Information provided:
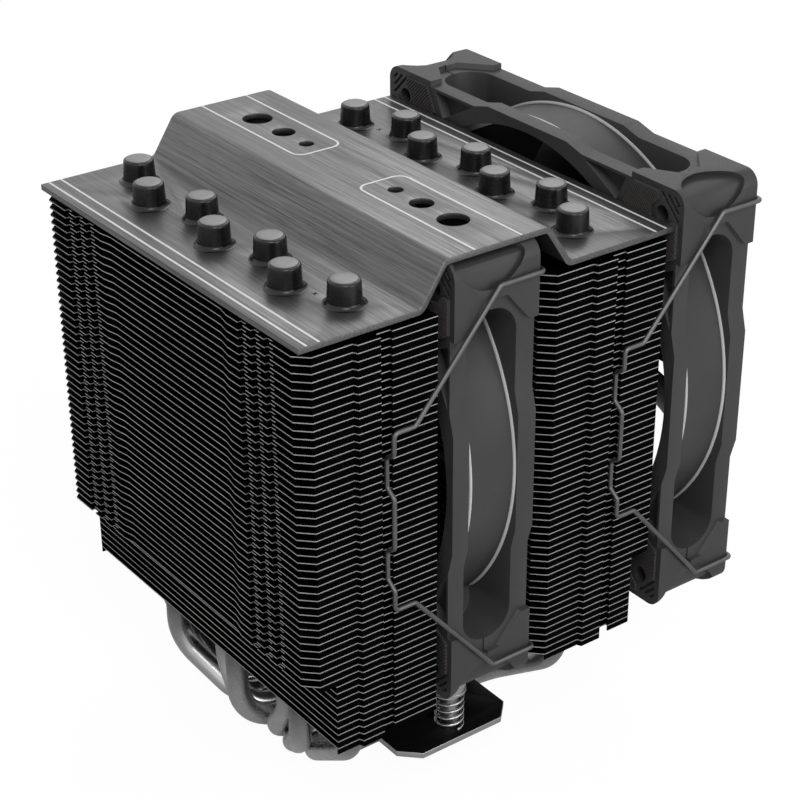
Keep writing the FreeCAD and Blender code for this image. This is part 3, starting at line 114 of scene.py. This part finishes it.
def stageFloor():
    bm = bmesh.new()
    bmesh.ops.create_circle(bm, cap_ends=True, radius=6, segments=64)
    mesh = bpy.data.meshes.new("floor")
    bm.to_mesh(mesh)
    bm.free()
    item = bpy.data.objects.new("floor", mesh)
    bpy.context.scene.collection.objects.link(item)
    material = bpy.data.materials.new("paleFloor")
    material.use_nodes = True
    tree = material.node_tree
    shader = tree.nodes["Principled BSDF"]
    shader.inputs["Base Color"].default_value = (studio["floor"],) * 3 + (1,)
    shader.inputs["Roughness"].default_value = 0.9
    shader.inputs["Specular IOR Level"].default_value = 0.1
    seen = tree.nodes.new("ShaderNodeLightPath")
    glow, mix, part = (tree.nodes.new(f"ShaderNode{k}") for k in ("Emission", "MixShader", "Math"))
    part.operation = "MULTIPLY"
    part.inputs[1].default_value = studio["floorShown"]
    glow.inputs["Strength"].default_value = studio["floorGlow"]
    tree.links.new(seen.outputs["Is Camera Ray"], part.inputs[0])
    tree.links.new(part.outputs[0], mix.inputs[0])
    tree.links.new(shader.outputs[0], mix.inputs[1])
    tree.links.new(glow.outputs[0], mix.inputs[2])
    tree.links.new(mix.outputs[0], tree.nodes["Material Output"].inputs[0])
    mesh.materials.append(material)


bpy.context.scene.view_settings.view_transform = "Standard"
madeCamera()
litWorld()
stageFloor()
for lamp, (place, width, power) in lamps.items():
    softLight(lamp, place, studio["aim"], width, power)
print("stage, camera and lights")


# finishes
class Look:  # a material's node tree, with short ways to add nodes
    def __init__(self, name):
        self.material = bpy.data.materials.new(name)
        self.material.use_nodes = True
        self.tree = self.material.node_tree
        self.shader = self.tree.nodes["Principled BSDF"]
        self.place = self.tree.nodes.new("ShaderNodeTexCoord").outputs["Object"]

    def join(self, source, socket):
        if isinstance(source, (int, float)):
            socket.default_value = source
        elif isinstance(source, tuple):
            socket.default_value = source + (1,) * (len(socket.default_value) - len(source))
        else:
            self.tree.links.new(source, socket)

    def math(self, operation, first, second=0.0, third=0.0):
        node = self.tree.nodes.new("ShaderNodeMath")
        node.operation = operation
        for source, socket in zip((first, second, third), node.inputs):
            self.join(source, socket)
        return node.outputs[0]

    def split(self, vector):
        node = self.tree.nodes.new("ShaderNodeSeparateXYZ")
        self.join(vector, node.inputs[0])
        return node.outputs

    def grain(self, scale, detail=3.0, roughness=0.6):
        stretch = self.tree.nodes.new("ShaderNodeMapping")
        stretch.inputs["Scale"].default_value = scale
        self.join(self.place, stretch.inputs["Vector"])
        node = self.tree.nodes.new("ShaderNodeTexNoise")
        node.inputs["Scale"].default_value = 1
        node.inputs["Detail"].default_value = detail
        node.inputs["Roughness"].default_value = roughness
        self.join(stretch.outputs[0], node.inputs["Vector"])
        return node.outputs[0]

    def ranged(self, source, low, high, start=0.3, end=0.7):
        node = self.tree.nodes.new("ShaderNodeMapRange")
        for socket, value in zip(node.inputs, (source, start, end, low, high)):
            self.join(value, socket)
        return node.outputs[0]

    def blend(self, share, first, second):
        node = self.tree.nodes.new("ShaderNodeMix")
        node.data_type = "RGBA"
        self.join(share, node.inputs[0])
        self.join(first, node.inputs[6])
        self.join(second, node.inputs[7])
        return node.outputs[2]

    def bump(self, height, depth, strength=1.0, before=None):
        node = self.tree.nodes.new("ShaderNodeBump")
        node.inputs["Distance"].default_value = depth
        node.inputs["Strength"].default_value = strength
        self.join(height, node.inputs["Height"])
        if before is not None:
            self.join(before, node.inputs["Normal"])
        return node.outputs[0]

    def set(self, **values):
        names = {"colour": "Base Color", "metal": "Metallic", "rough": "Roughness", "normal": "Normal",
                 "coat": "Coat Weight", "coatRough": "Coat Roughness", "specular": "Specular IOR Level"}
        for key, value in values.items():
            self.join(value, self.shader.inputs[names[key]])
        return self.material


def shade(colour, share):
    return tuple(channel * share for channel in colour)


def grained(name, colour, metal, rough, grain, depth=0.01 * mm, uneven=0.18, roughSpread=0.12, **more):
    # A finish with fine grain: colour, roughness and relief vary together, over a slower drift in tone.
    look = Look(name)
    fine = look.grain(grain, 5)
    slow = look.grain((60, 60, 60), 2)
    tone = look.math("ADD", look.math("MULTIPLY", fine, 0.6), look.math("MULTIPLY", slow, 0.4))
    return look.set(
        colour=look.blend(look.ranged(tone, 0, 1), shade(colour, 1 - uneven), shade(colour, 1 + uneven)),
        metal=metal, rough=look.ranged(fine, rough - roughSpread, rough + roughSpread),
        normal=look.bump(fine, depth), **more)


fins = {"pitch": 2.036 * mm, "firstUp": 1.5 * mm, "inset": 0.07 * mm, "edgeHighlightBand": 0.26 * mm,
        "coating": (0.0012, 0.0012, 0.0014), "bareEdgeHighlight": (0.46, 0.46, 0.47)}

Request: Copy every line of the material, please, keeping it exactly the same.

Task response:
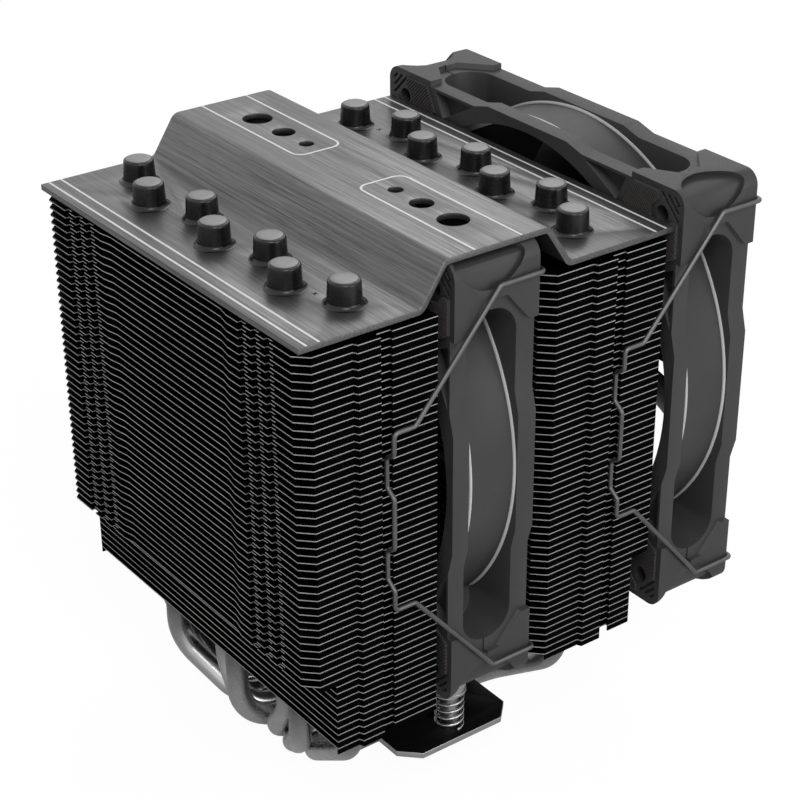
Keep writing the FreeCAD and Blender code for this image. This is part 3, starting at line 114 of scene.py. This part finishes it.
def stageFloor():
    bm = bmesh.new()
    bmesh.ops.create_circle(bm, cap_ends=True, radius=6, segments=64)
    mesh = bpy.data.meshes.new("floor")
    bm.to_mesh(mesh)
    bm.free()
    item = bpy.data.objects.new("floor", mesh)
    bpy.context.scene.collection.objects.link(item)
    material = bpy.data.materials.new("paleFloor")
    material.use_nodes = True
    tree = material.node_tree
    shader = tree.nodes["Principled BSDF"]
    shader.inputs["Base Color"].default_value = (studio["floor"],) * 3 + (1,)
    shader.inputs["Roughness"].default_value = 0.9
    shader.inputs["Specular IOR Level"].default_value = 0.1
    seen = tree.nodes.new("ShaderNodeLightPath")
    glow, mix, part = (tree.nodes.new(f"ShaderNode{k}") for k in ("Emission", "MixShader", "Math"))
    part.operation = "MULTIPLY"
    part.inputs[1].default_value = studio["floorShown"]
    glow.inputs["Strength"].default_value = studio["floorGlow"]
    tree.links.new(seen.outputs["Is Camera Ray"], part.inputs[0])
    tree.links.new(part.outputs[0], mix.inputs[0])
    tree.links.new(shader.outputs[0], mix.inputs[1])
    tree.links.new(glow.outputs[0], mix.inputs[2])
    tree.links.new(mix.outputs[0], tree.nodes["Material Output"].inputs[0])
    mesh.materials.append(material)


bpy.context.scene.view_settings.view_transform = "Standard"
madeCamera()
litWorld()
stageFloor()
for lamp, (place, width, power) in lamps.items():
    softLight(lamp, place, studio["aim"], width, power)
print("stage, camera and lights")


# finishes
class Look:  # a material's node tree, with short ways to add nodes
    def __init__(self, name):
        self.material = bpy.data.materials.new(name)
        self.material.use_nodes = True
        self.tree = self.material.node_tree
        self.shader = self.tree.nodes["Principled BSDF"]
        self.place = self.tree.nodes.new("ShaderNodeTexCoord").outputs["Object"]

    def join(self, source, socket):
        if isinstance(source, (int, float)):
            socket.default_value = source
        elif isinstance(source, tuple):
            socket.default_value = source + (1,) * (len(socket.default_value) - len(source))
        else:
            self.tree.links.new(source, socket)

    def math(self, operation, first, second=0.0, third=0.0):
        node = self.tree.nodes.new("ShaderNodeMath")
        node.operation = operation
        for source, socket in zip((first, second, third), node.inputs):
            self.join(source, socket)
        return node.outputs[0]

    def split(self, vector):
        node = self.tree.nodes.new("ShaderNodeSeparateXYZ")
        self.join(vector, node.inputs[0])
        return node.outputs

    def grain(self, scale, detail=3.0, roughness=0.6):
        stretch = self.tree.nodes.new("ShaderNodeMapping")
        stretch.inputs["Scale"].default_value = scale
        self.join(self.place, stretch.inputs["Vector"])
        node = self.tree.nodes.new("ShaderNodeTexNoise")
        node.inputs["Scale"].default_value = 1
        node.inputs["Detail"].default_value = detail
        node.inputs["Roughness"].default_value = roughness
        self.join(stretch.outputs[0], node.inputs["Vector"])
        return node.outputs[0]

    def ranged(self, source, low, high, start=0.3, end=0.7):
        node = self.tree.nodes.new("ShaderNodeMapRange")
        for socket, value in zip(node.inputs, (source, start, end, low, high)):
            self.join(value, socket)
        return node.outputs[0]

    def blend(self, share, first, second):
        node = self.tree.nodes.new("ShaderNodeMix")
        node.data_type = "RGBA"
        self.join(share, node.inputs[0])
        self.join(first, node.inputs[6])
        self.join(second, node.inputs[7])
        return node.outputs[2]

    def bump(self, height, depth, strength=1.0, before=None):
        node = self.tree.nodes.new("ShaderNodeBump")
        node.inputs["Distance"].default_value = depth
        node.inputs["Strength"].default_value = strength
        self.join(height, node.inputs["Height"])
        if before is not None:
            self.join(before, node.inputs["Normal"])
        return node.outputs[0]

    def set(self, **values):
        names = {"colour": "Base Color", "metal": "Metallic", "rough": "Roughness", "normal": "Normal",
                 "coat": "Coat Weight", "coatRough": "Coat Roughness", "specular": "Specular IOR Level"}
        for key, value in values.items():
            self.join(value, self.shader.inputs[names[key]])
        return self.material


def shade(colour, share):
    return tuple(channel * share for channel in colour)


def grained(name, colour, metal, rough, grain, depth=0.01 * mm, uneven=0.18, roughSpread=0.12, **more):
    # A finish with fine grain: colour, roughness and relief vary together, over a slower drift in tone.
    look = Look(name)
    fine = look.grain(grain, 5)
    slow = look.grain((60, 60, 60), 2)
    tone = look.math("ADD", look.math("MULTIPLY", fine, 0.6), look.math("MULTIPLY", slow, 0.4))
    return look.set(
        colour=look.blend(look.ranged(tone, 0, 1), shade(colour, 1 - uneven), shade(colour, 1 + uneven)),
        metal=metal, rough=look.ranged(fine, rough - roughSpread, rough + roughSpread),
        normal=look.bump(fine, depth), **more)


fins = {"pitch": 2.036 * mm, "firstUp": 1.5 * mm, "inset": 0.07 * mm, "edgeHighlightBand": 0.26 * mm,
        "coating": (0.0012, 0.0012, 0.0014), "bareEdgeHighlight": (0.46, 0.46, 0.47)}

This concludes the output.